A partir du hameau de Saint-Laurent, derrière les Jardins de Kestellic, prenez la ruelle menant à Kerautret : longeant la rive du Jaudy au plus près, elle se décline en chemins desservant les petits pays se succédant jusqu'aux abords de Roc'h Du et Kersellic. Plus loin, en poursuivant par le chemin de randonnée, vous arriverez au lieu-dit La Roche Jaune dont les terres en pente douce aboutissent au petit port. Ici, comme au centre de Plouguiel, la vie est intense et rythmée au gré des marées mais aussi, depuis l'avènement du tourisme, à celui des jours de beau temps. La plaisance y a pris des droits que seuls les vrais marins s'y octroyaient dans le passé et les pentes de la colline se couvrent, petit à petit, de maisons modernes aux murs blancs dont les volets sont clos une bonne partie de l'année ...

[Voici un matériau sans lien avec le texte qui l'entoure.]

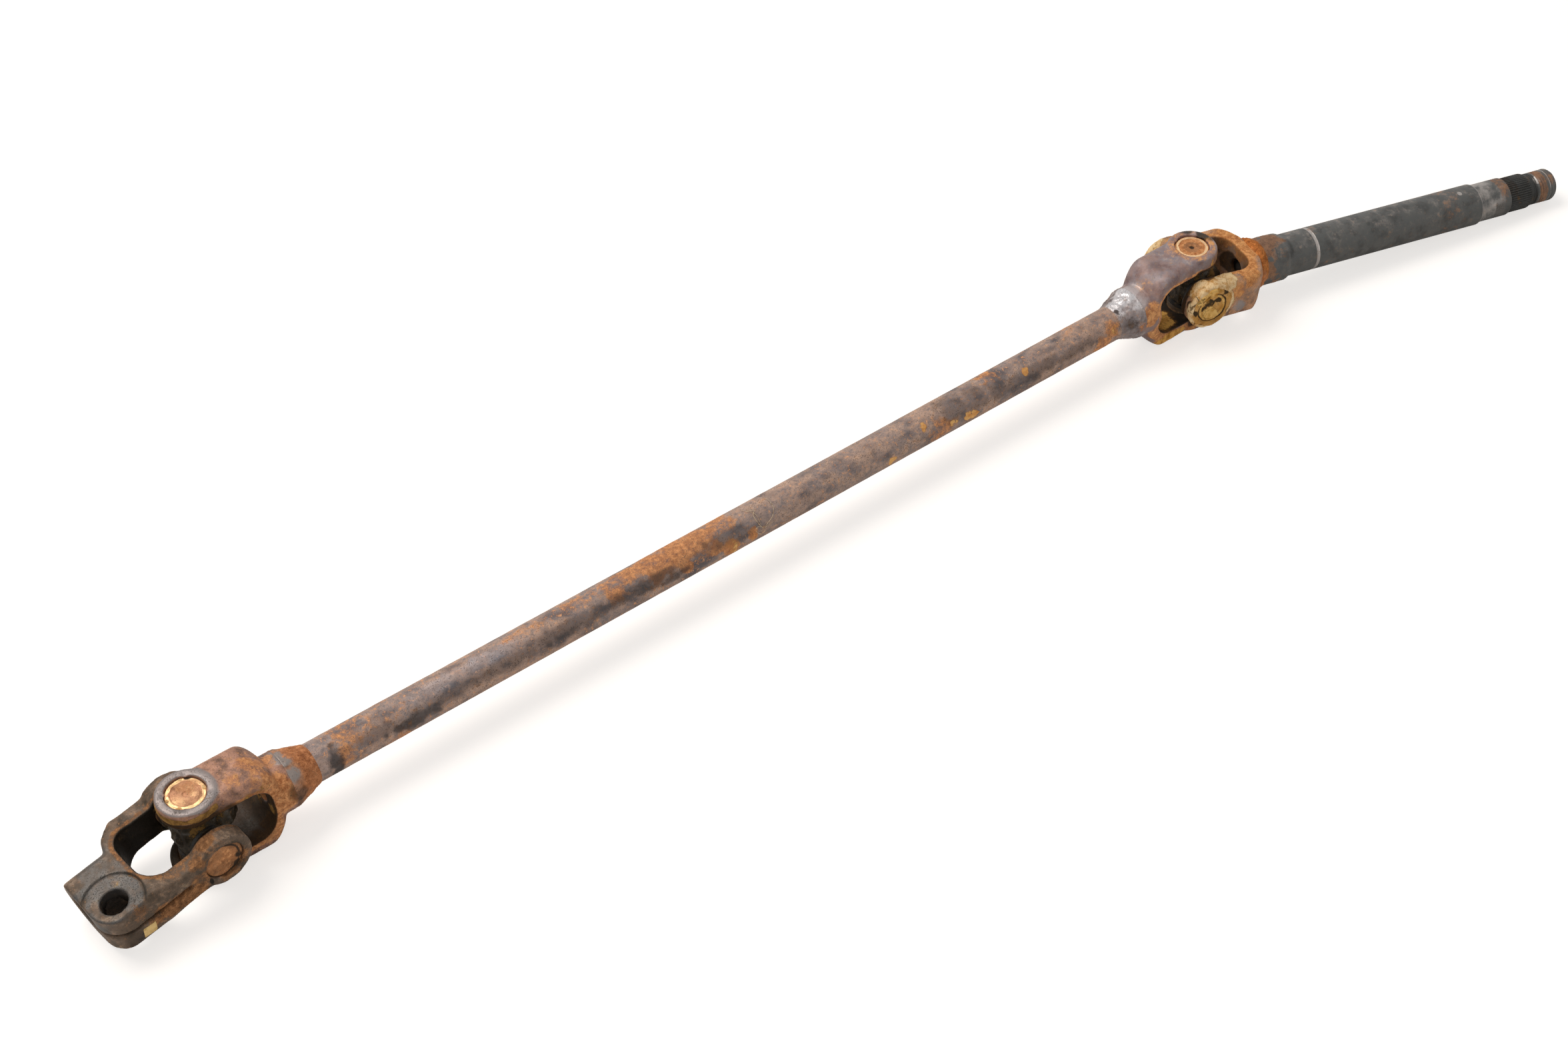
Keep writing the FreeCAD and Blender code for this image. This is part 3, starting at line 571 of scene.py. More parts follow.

Plus loin encore, l'Observatoire que d'autres nomment belvédère dégage la vue sur l'embouchure du Jaudy, puis le chemin redescend et contourne la seule Pointe de Plouguiel enserrant une minuscule plage. Au bout de celle-ci, au détour du dernier rocher, vous serez face à la Baie de l'Enfer. Ici commencent les côtes sauvages et tourmentées du pays de Plougrescant.